◆ **Dataset excerpt**:
________

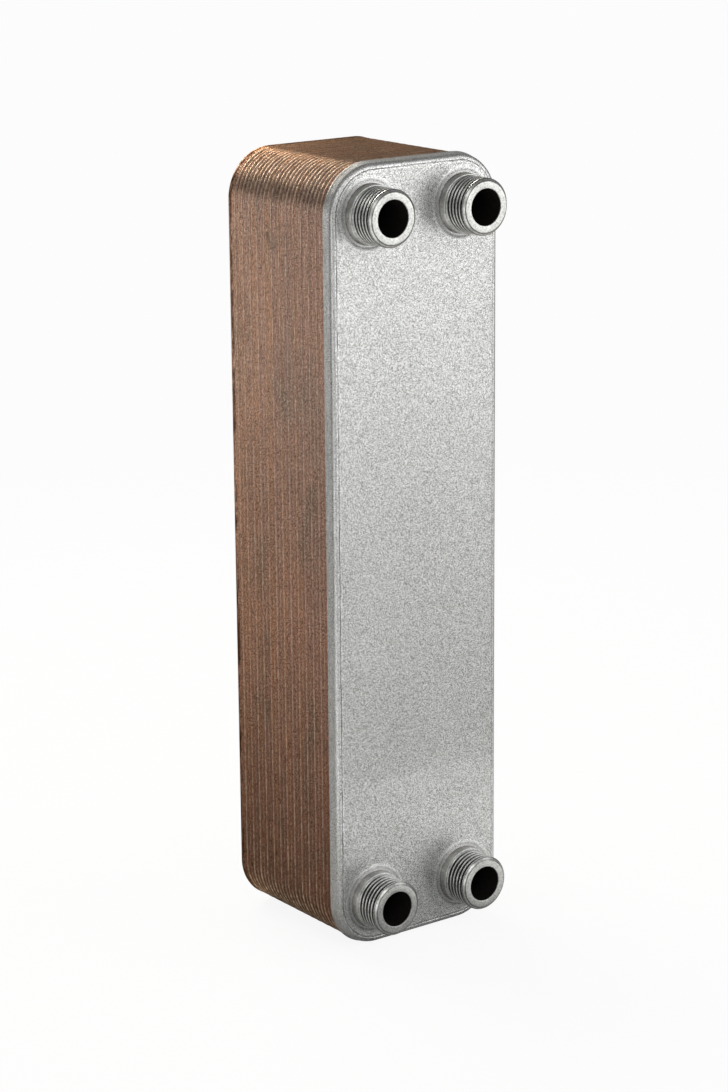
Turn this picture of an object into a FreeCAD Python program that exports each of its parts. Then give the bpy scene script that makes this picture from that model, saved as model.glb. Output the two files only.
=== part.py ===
import FreeCAD, Part
import math
import os
import Sketcher

# Copper-brazed plate heat exchanger, standing on its short end.
# X runs across the width, +Y from the ports towards the back, +Z up.
# The origin is the middle of the overall box in X and Y, at its lowest point in Z.
# Every body is drawn about its own middle height, with its front plane at local Y = 0.

Vector = FreeCAD.Vector

# Driving dimensions, in millimetres and degrees.
DIMENSIONS = {
    "overall_width": 77,
    "overall_height": 297,
    "corner_radius": 19,
    "skirt_angle": 11,
    "joint_gap": 0.05,
    # covers and sealing plates
    "cover_sheet": 1.2,
    "cover_skirt": 4.6,
    "cover_bend": 2.0,
    "back_skirt": 5.45,
    "sealing_sheet": 1.0,
    "sealing_inset": 0.7,
    "boss_radius": 12.3,
    "boss_rise": 0.35,
    "boss_edge": 0.2,
    # channel plates
    "plate_count": 24,
    "plate_pitch": 2.3,
    "plate_sheet": 0.4,
    "plate_skirt": 5.2,
    "plate_port_radius": 9.5,
    "cup_radius": 12.5,
    "field_half_width": 29,
    "field_half_height": 112,
    "ridge_count": 24,
    "ridge_angle": 30,
    "ridge_flat": 1.2,
    # ports and connectors with a G 1/2 external thread
    "port_spacing_across": 42,
    "port_spacing_up": 260,
    "bore_radius": 6.7,
    "bore_chamfer": 0.4,
    "spigot_radius": 9.0,
    "spigot_clearance": 0.05,
    "collar_radius": 10.9,
    "collar_end": 3.6,
    "collar_chamfer": 0.3,
    "thread_radius": 10.4775,
    "thread_pitch": 1.814,
    "thread_depth": 1.162,
    "thread_flank": 27.5,
    "thread_turns": 5,
    "tip_radius": 9.4,
    "tip_chamfer": 1.0,
    "stub_length": 14.2,
    "braze_ring_sheet": 0.1,
    # braze seam behind each skirt edge
    "seam_height": 0.28,
    "seam_length": 0.55,
    "seam_feather": 0.04,
}

# Derived sizes, as expressions over the driving dimensions.
FLARE = "tan(Dims.skirt_angle)"
CORNER_ACROSS = "(Dims.overall_width / 2 - Dims.corner_radius)"
CORNER_UP = "(Dims.overall_height / 2 - Dims.corner_radius)"
COVER_WALL = "(Dims.cover_sheet / cos(Dims.skirt_angle))"
PLATE_WALL = "(Dims.plate_sheet / cos(Dims.skirt_angle))"
NEST_GAP = f"(Dims.plate_pitch * {FLARE} - {PLATE_WALL})"

# Distances behind the front face.
FRONT_SEALING_DEPTH = "(Dims.cover_sheet + Dims.joint_gap)"
FIRST_PLATE_DEPTH = "(Dims.cover_sheet + Dims.sealing_sheet + 2 * Dims.joint_gap)"
BACK_SEALING_DEPTH = f"({FIRST_PLATE_DEPTH} + Dims.plate_count * Dims.plate_pitch)"
BACK_COVER_DEPTH = f"({BACK_SEALING_DEPTH} + Dims.sealing_sheet + Dims.joint_gap)"
TOTAL_DEPTH = f"({BACK_COVER_DEPTH} + Dims.back_skirt)"
FRONT_FACE_Y = f"((Dims.stub_length - {TOTAL_DEPTH}) / 2)"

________

◆ **Direction**: Copy down the whole of the data above, matching it exactly.

◆ **Task solution**:
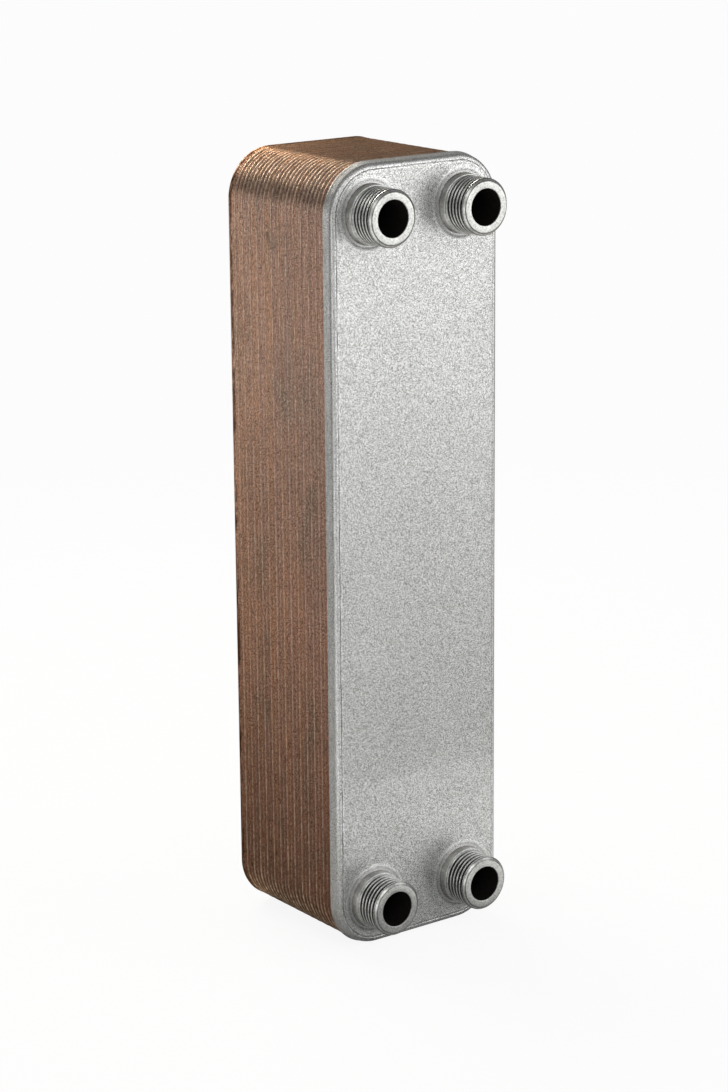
Turn this picture of an object into a FreeCAD Python program that exports each of its parts. Then give the bpy scene script that makes this picture from that model, saved as model.glb. Output the two files only.
=== part.py ===
import FreeCAD, Part
import math
import os
import Sketcher

# Copper-brazed plate heat exchanger, standing on its short end.
# X runs across the width, +Y from the ports towards the back, +Z up.
# The origin is the middle of the overall box in X and Y, at its lowest point in Z.
# Every body is drawn about its own middle height, with its front plane at local Y = 0.

Vector = FreeCAD.Vector

# Driving dimensions, in millimetres and degrees.
DIMENSIONS = {
    "overall_width": 77,
    "overall_height": 297,
    "corner_radius": 19,
    "skirt_angle": 11,
    "joint_gap": 0.05,
    # covers and sealing plates
    "cover_sheet": 1.2,
    "cover_skirt": 4.6,
    "cover_bend": 2.0,
    "back_skirt": 5.45,
    "sealing_sheet": 1.0,
    "sealing_inset": 0.7,
    "boss_radius": 12.3,
    "boss_rise": 0.35,
    "boss_edge": 0.2,
    # channel plates
    "plate_count": 24,
    "plate_pitch": 2.3,
    "plate_sheet": 0.4,
    "plate_skirt": 5.2,
    "plate_port_radius": 9.5,
    "cup_radius": 12.5,
    "field_half_width": 29,
    "field_half_height": 112,
    "ridge_count": 24,
    "ridge_angle": 30,
    "ridge_flat": 1.2,
    # ports and connectors with a G 1/2 external thread
    "port_spacing_across": 42,
    "port_spacing_up": 260,
    "bore_radius": 6.7,
    "bore_chamfer": 0.4,
    "spigot_radius": 9.0,
    "spigot_clearance": 0.05,
    "collar_radius": 10.9,
    "collar_end": 3.6,
    "collar_chamfer": 0.3,
    "thread_radius": 10.4775,
    "thread_pitch": 1.814,
    "thread_depth": 1.162,
    "thread_flank": 27.5,
    "thread_turns": 5,
    "tip_radius": 9.4,
    "tip_chamfer": 1.0,
    "stub_length": 14.2,
    "braze_ring_sheet": 0.1,
    # braze seam behind each skirt edge
    "seam_height": 0.28,
    "seam_length": 0.55,
    "seam_feather": 0.04,
}

# Derived sizes, as expressions over the driving dimensions.
FLARE = "tan(Dims.skirt_angle)"
CORNER_ACROSS = "(Dims.overall_width / 2 - Dims.corner_radius)"
CORNER_UP = "(Dims.overall_height / 2 - Dims.corner_radius)"
COVER_WALL = "(Dims.cover_sheet / cos(Dims.skirt_angle))"
PLATE_WALL = "(Dims.plate_sheet / cos(Dims.skirt_angle))"
NEST_GAP = f"(Dims.plate_pitch * {FLARE} - {PLATE_WALL})"

# Distances behind the front face.
FRONT_SEALING_DEPTH = "(Dims.cover_sheet + Dims.joint_gap)"
FIRST_PLATE_DEPTH = "(Dims.cover_sheet + Dims.sealing_sheet + 2 * Dims.joint_gap)"
BACK_SEALING_DEPTH = f"({FIRST_PLATE_DEPTH} + Dims.plate_count * Dims.plate_pitch)"
BACK_COVER_DEPTH = f"({BACK_SEALING_DEPTH} + Dims.sealing_sheet + Dims.joint_gap)"
TOTAL_DEPTH = f"({BACK_COVER_DEPTH} + Dims.back_skirt)"
FRONT_FACE_Y = f"((Dims.stub_length - {TOTAL_DEPTH}) / 2)"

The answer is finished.